For every wedding canceled due to COVID-19, several parties suffer. It’s becoming a major issue, with many wedding venues facing lawsuits as they battle it out with disappointed brides and grooms who aren’t getting what they’d hoped for.
There are usually cancelation terms found in a wedding venue’s contract, but none of those accounted for a pandemic because nobody expected one. So who takes that financial hit? When a wedding cannot go on due to an unprecedented virus, are non-refundable deposits suddenly refundable? Wedding vendors may seem liable, but they’re suffering, too, so much so that a relief program has even been established for them.

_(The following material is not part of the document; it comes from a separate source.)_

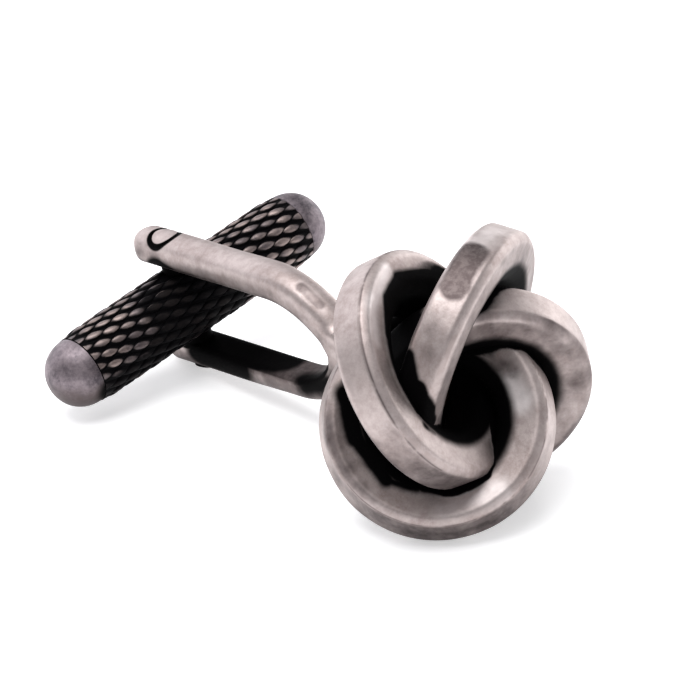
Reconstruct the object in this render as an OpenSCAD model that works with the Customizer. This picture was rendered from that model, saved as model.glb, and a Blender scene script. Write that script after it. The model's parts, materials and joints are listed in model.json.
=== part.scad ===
// Knot cufflink with a swivel toggle: four interlinked strands form the knot, a fork is brazed
// into its heart, and a knurled bar turns on a pin between the fork's two arms.
// Millimetres, +Z up. The cufflink lies on the floor z = 0 as it rests by itself, on two strands
// and the tip of the lower arm, with the knot towards -Y and the bar along X.

/* [Knot] */
// Width of the wire of a strand, across the ring
wire_width = 1.88; // [1.6:0.02:2]
// Depth of the wire, along the axis of the ring
wire_depth = 2.28; // [2.2:0.02:2.5]
// Bevel along the four edges of the wire
wire_bevel = 0.3; // [0.2:0.02:0.4]
// Radius of the centre line of each strand
strand_radii = [5.55, 5.07, 4.8, 4.8]; // [4.7:0.01:5.6]
// Distance from the axis of the post to the centre of each strand
strand_offsets = [1.62, 2.15, 2.15, 2.15]; // [1.6:0.01:2.2]
// Height of the centre of each strand in front of the centre of the knot
strand_heights = [0.04, 0.24, 0.04, -0.27]; // [-0.3:0.01:0.3]
// Turn of each strand about the post, away from its quarter, in degrees
strand_turns = [0, -2, -1.7, 3.6]; // [-4:0.1:4]
// Lean of each strand out of the plane of the knot, in degrees
strand_leans = [34.6, 33.8, 48.8, 32.7]; // [32:0.1:49]
// Tilt of the outer side of each strand to the front, in degrees
strand_tilts = [4.1, 4.7, 8, 11.9]; // [4:0.1:12]
// Twist of the wire of each strand about its own line, in degrees
strand_twists = [-5.3, 0.6, 14.2, 7.3]; // [-6:0.1:15]

/* [Fork] */
// Distance from the pivot of the toggle to the centre of the knot
post_length = 21.3; // [20:0.1:24]
// Clear space between the two arms
arm_gap = 4.7; // [4.4:0.05:5]
// Thickness of an arm, measured along the pivot pin
arm_thickness = 1.6; // [1.3:0.05:1.9]
// Width of an arm
arm_width = 2; // [1.8:0.05:2.2]
// Radius of the crowned outer face of an arm
arm_crown = 1.35; // [1.2:0.05:2]
// Length of an arm past the pivot, to its rounded tip
arm_tip = 2.4; // [1.6:0.05:2.4]
// Straight length of an arm from the pivot to its bend
arm_straight = 8.6; // [7.5:0.1:9.4]
// Radius of the bend on the inner side of an arm
bend_radius = 4.7; // [4:0.1:5]
// Thickness of the shank that joins the arms to the knot
shank_thickness = 1.6; // [1.2:0.05:1.8]
// Radius of the hollow between the arms and the shank
neck_radius = 1.8; // [1:0.1:2.2]
// Turn of the fork about the post, in degrees, as it was brazed
fork_turn = 12; // [6:0.5:12.5]

/* [Toggle] */
// Length of the bar over its two caps
toggle_length = 18.5; // [17:0.5:20]
// Diameter of the knurled barrel
barrel_diameter = 4; // [3.6:0.05:4.2]
// Length of a domed cap
cap_length = 1.9; // [1.9:0.05:2.6]
// Diameter of a cap where it meets the barrel
cap_diameter = 3.7; // [3.2:0.05:3.7]
// Chamfer at the ends of the barrel
barrel_chamfer = 0.15; // [0.05:0.05:0.3]

/* [Pivot] */
// Diameter of the pivot pin
pin_diameter = 1.4; // [1:0.05:1.5]
// Radial clearance of the pin in the barrel, where it turns
running_gap = 0.05; // [0.02:0.01:0.08]
// Radial clearance of the pin in the arms, where it is riveted
rivet_gap = 0.03; // [0.02:0.01:0.06]
// Width of the groove round the heads of the pin, on the outer faces of the arms
groove_width = 0.13; // [0.08:0.01:0.15]
// Depth of that groove
groove_depth = 0.12; // [0.05:0.01:0.2]

/* [Braze] */
// Radius of the disc of braze that fills the heart of the knot
braze_radius = 2.1; // [1.9:0.05:2.2]
// Thickness of the disc
braze_thickness = 1; // [0.8:0.05:1.2]
// Height of the pad of braze on the disc
pad_height = 0.35; // [0.2:0.05:0.5]
// Distance of the top of the pad behind the centre of the knot
pad_depth = 0.75; // [0.5:0.05:1]

/* [Hidden] */

$fn = 96;
joint_gap = 0.02;
gunmetal = [0.64, 0.6, 0.59];
dark_metal = [0.36, 0.33, 0.33];
copper = [0.78, 0.52, 0.42];

strand_step = 90;

arm_inner = arm_gap / 2;
arm_outer = arm_inner + arm_thickness;
crown_centre = arm_outer - arm_crown;
crown_edge = crown_centre + sqrt(pow(arm_crown, 2) - pow(arm_width / 2, 2));
tip_centre = arm_tip - arm_width / 2;

// An arm bends about a centre beyond the axis, until its inner face reaches the axis.
bend_drop = bend_radius - arm_inner;
bend_angle = acos(bend_drop / bend_radius);
crotch = arm_straight + bend_radius * sin(bend_angle);

// The hollow at the neck touches the shank and the outside of the bend.
shank_half = shank_thickness / 2;
bend_outer = bend_radius + arm_thickness;
neck_height = shank_half + neck_radius;
neck_reach = sqrt(pow(bend_outer + neck_radius, 2) - pow(bend_drop + neck_height, 2));
neck_top = bend_outer * (bend_drop + neck_height) / (bend_outer + neck_radius) - bend_drop;
braze_seat = post_length - pad_depth - pad_height - braze_thickness;

barrel_radius = barrel_diameter / 2;
barrel_half = toggle_length / 2 - cap_length;
cap_radius = cap_diameter / 2;
pin_radius = pin_diameter / 2;

// Corners of the bevelled wire, across the ring and along its axis, turned by its twist.
function wire_corners(twist) =
    let (across = wire_width / 2, along = wire_depth / 2)
    [for (corner = [[across, along - wire_bevel], [across - wire_bevel, along]],
          side = [-1, 1], end = [-1, 1])
        let (x = side * corner.x, y = end * corner.y)
        [x * cos(twist) - y * sin(twist), x * sin(twist) + y * cos(twist)]];

// How far a strand reaches from the centre of the knot in a direction given in the frame of the
// post, with the knot turned about the post. The corners of the wire run round in circles.
function strand_reach(index, turn, direction) =
    let (angle = turn + index * strand_step + strand_turns[index],
         lean = strand_leans[index],
         tilt = strand_tilts[index],
         outward = [cos(angle), sin(angle), 0],
         aside = [-sin(angle), cos(angle), 0],
         rising = cos(lean) * aside + [0, 0, sin(lean)],
         facing = [0, 0, cos(lean)] - sin(lean) * aside,
         across = norm([direction * (cos(tilt) * outward + sin(tilt) * facing), direction * rising]),
         along = direction * (cos(tilt) * facing - sin(tilt) * outward))
    direction * (strand_offsets[index] * outward + [0, 0, strand_heights[index]])
    + max([for (corner = wire_corners(strand_twists[index]))
        (strand_radii[index] + corner.x) * across + corner.y * along]);

function down(pitch) = [0, -cos(pitch), -sin(pitch)];

function forward(pitch) = [0, -sin(pitch), cos(pitch)];

// The turn at which the two lowest strands reach equally far down, by halving an interval.
function level_turn(pitch, low = 30, high = 70, steps = 20) =
    let (middle = (low + high) / 2,
         left = strand_reach(2, middle, down(pitch)),
         right = strand_reach(3, middle, down(pitch)))
    steps == 0 ? middle
    : left < right ? level_turn(pitch, middle, high, steps - 1)
    : level_turn(pitch, low, middle, steps - 1);

function knot_drop(pitch) = strand_reach(2, level_turn(pitch), down(pitch));

// Height of the pivot at which the tip of the lower arm touches the floor.
function pivot_height(pitch) =
    arm_crown + crown_centre * cos(fork_turn) * cos(pitch) + tip_centre * sin(pitch);

// The pitch at which the knot and the tip of the arm both touch the floor.
function rest_pitch(low = 0, high = 30, steps = 20) =
    let (middle = (low + high) / 2,
         knot_centre = pivot_height(middle) + post_length * sin(middle))
    steps == 0 ? middle
    : knot_centre < knot_drop(middle) ? rest_pitch(middle, high, steps - 1)
    : rest_pitch(low, middle, steps - 1);

pitch = rest_pitch();
knot_turn = level_turn(pitch);
front = max([for (index = [0:3]) strand_reach(index, knot_turn, forward(pitch))]);
back = tip_centre * cos(pitch) + crown_edge * cos(fork_turn) * sin(pitch)
    + arm_width / 2 * norm([cos(pitch), sin(fork_turn) * sin(pitch)]);
pivot_y = (front + post_length * cos(pitch) - back) / 2;

// The frame of the post: its origin is the pivot and its Z runs to the knot.
module on_post() {
    translate([0, pivot_y, pivot_height(pitch)])
    rotate([90 - pitch, 0, 0])
    children();
}

// The same frame turned with the fork: X is the bar of the toggle and Y is the pivot pin.
module on_fork() {
    on_post() rotate([0, 0, fork_turn]) children();
}

module along_pin() {
    rotate([-90, 0, 0]) children();
}

module along_bar() {
    rotate([0, 90, 0]) children();
}

module bevelled_rectangle(width, height, bevel) {
    x = width / 2;
    y = height / 2;
    polygon([
        [x, bevel - y], [x, y - bevel], [x - bevel, y], [bevel - x, y],
        [-x, y - bevel], [-x, bevel - y], [bevel - x, -y], [x - bevel, -y]
    ]);
}

module strand(index, wider = 0) {
    rotate([0, 0, knot_turn + index * strand_step + strand_turns[index]])
    translate([strand_offsets[index], 0, strand_heights[index]])
    rotate([strand_leans[index], 0, 0])
    rotate([0, -strand_tilts[index], 0])
    rotate_extrude()
    translate([strand_radii[index], 0])
    rotate(strand_twists[index])
    bevelled_rectangle(wire_width + 2 * wider, wire_depth + 2 * wider, wire_bevel);
}

// The four strands in the frame of the post, or a little wider to leave a gap round them.
module strands(wider = 0) {
    translate([0, 0, post_length])
    for (index = [0:3]) {
        strand(index, wider);
    }
}

// The knot is cast in one piece: the strands run into each other where they cross.
module knot() {
    color(gunmetal)
    on_post()
    strands();
}

// Section of an arm: flat inside and crowned outside, with the pin's direction along Y.
module arm_section() {
    intersection() {
        translate([-arm_width / 2, arm_inner]) square([arm_width, arm_thickness]);
        union() {
            translate([0, crown_centre]) circle(arm_crown);
            translate([-arm_width / 2, arm_inner - arm_crown])
            square([arm_width, crown_edge - arm_inner + arm_crown]);
        }
    }
}

module arm() {
    translate([0, 0, -tip_centre])
    linear_extrude(tip_centre + arm_straight)
    arm_section();

    translate([0, 0, -tip_centre])
    along_pin()
    rotate_extrude(angle = 180)
    intersection() {
        arm_section();
        translate([0, arm_inner]) square([arm_width, arm_thickness]);
    }

    translate([0, -bend_drop, arm_straight])
    rotate([90, 0, 90])
    rotate_extrude(angle = bend_angle)
    translate([bend_drop, 0])
    rotate(-90)
    arm_section();
}

module neck() {
    along_bar()
    linear_extrude(arm_width, center = true)
    difference() {
        translate([-arm_straight - neck_reach, -neck_top])
        square([arm_straight + neck_reach - crotch, 2 * neck_top]);
        for (side = [-1, 1]) {
            translate([-arm_straight - neck_reach, side * neck_height]) circle(neck_radius);
        }
    }
}

module shank() {
    translate([0, 0, crotch])
    linear_extrude(braze_seat - crotch)
    bevelled_rectangle(arm_width, shank_thickness, wire_bevel / 2);
}

// A block that ends in the crowns of both arms, or at a depth below them.
module between_crowns(depth) {
    linear_extrude(2 * arm_width, center = true) {
        square([arm_width, 2 * crown_centre], center = true);
        for (side = [-1, 1]) {
            translate([0, side * crown_centre]) circle(arm_crown - depth);
        }
    }
}

module fork() {
    color(gunmetal)
    on_fork()
    difference() {
        union() {
            for (side = [0, 180]) {
                rotate([0, 0, side]) arm();
            }
            neck();
            shank();
        }
        along_pin() cylinder(r = pin_radius + rivet_gap, h = 3 * arm_outer, center = true);
        difference() {
            along_pin() cylinder(r = pin_radius + groove_width, h = 3 * arm_outer, center = true);
            between_crowns(groove_depth);
        }
    }
}

// The braze has run in between the strands, and a pad of it stands on the end of the shank.
module braze() {
    color(copper)
    difference() {
        on_fork()
        translate([0, 0, braze_seat]) {
            cylinder(r = braze_radius, h = braze_thickness);
            linear_extrude(braze_thickness + pad_height)
            bevelled_rectangle(arm_width, shank_thickness, wire_bevel);
        }
        on_post() strands(joint_gap);
    }
}

// The ends of the pin are filed flush with the crowned faces of the arms.
module pivot_pin() {
    color(gunmetal)
    on_fork()
    intersection() {
        along_pin() cylinder(r = pin_radius, h = 3 * arm_outer, center = true);
        between_crowns(0);
    }
}

module toggle_barrel() {
    color(dark_metal)
    on_fork()
    difference() {
        along_bar()
        rotate_extrude()
        polygon([
            [0, -barrel_half], [barrel_radius - barrel_chamfer, -barrel_half],
            [barrel_radius, barrel_chamfer - barrel_half],
            [barrel_radius, barrel_half - barrel_chamfer],
            [barrel_radius - barrel_chamfer, barrel_half], [0, barrel_half]
        ]);
        along_pin()
        cylinder(r = pin_radius + running_gap, h = 2 * barrel_diameter, center = true);
    }
}

// A cap is a short cylinder that ends in a dome.
module toggle_cap() {
    color(dark_metal)
    along_bar()
    translate([0, 0, barrel_half + joint_gap]) {
        cylinder(r = cap_radius, h = cap_length - cap_radius);
        translate([0, 0, cap_length - cap_radius])
        rotate_extrude()
        intersection() {
            circle(cap_radius - joint_gap);
            square(cap_radius);
        }
    }
}

module toggle_cap_left() {
    on_fork() rotate([0, 0, 180]) toggle_cap();
}

module toggle_cap_right() {
    on_fork() toggle_cap();
}

knot();
fork();
braze();
pivot_pin();
toggle_barrel();
toggle_cap_left();
toggle_cap_right();
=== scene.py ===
"""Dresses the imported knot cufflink: knot of bevelled wire, forked post, braze, pin and knurled bar.

Sizes are in millimetres, in the fork's own frame or a ring's own frame, and every finished mesh is
set in place in metres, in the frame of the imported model.
"""

import json
import logging
import math
from collections.abc import Callable, Iterable, Iterator
from contextlib import contextmanager
from dataclasses import dataclass
from enum import Enum
from typing import Any

import bmesh
import bpy
import numpy as np
from mathutils import Matrix, Vector


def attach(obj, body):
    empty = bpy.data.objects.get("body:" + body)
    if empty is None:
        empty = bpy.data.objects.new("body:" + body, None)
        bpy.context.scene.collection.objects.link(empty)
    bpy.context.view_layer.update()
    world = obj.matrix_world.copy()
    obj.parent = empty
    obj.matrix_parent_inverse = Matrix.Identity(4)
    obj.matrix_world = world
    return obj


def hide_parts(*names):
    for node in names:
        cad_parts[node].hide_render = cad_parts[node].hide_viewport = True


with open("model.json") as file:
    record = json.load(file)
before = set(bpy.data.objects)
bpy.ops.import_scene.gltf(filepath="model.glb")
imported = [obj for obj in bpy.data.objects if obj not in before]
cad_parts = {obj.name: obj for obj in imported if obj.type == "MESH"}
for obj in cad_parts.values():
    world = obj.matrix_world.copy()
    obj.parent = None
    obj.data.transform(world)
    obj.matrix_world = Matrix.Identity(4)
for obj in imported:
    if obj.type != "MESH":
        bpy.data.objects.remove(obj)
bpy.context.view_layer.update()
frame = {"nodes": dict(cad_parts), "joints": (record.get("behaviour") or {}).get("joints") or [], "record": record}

MM = 0.001
log = logging.getLogger("cufflink")

Array = np.ndarray
Mesh = bpy.types.Mesh
Material = bpy.types.Material
Color = tuple[float, float, float]
Point = tuple[float, float, float]
Field = Callable[[Array], Array]


class Body(Enum):
    """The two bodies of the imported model."""

    FRAME = "frame"
    TOGGLE = "toggle"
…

Even still, each of these problems only touches on the financial fallout of canceling a wedding. What about the emotional implications? Canceling a wedding at the last minute is not a novel concept. Couples have done it throughout the history of weddings, and it’s often a mess. But right now, hundreds of thousands of couples have had to do so because of circumstances beyond their control. What they can control, however, is how they respond. We spoke with Dr. Laura Louis, licensed psychologist and CEO of Atlanta Couple Therapy, about how couples are handling the emotional fallout of canceling weddings because of Covid-19.
Gender discrepancies may occur
“There are some gender differences that come up for this. A lot of times, for my female clients, they’re so devastated because they might have dreamed about this day for years and years before they even met their fiancé. So to imagine that it’s not going to happen in the way they imagined, or it may be delayed, can be incredibly painful,” says Dr. Louis. Supporting the idea that women are more attached to the planning of the big day, one survey found that, while men do report experiencing wedding-planning stress, women still report it more.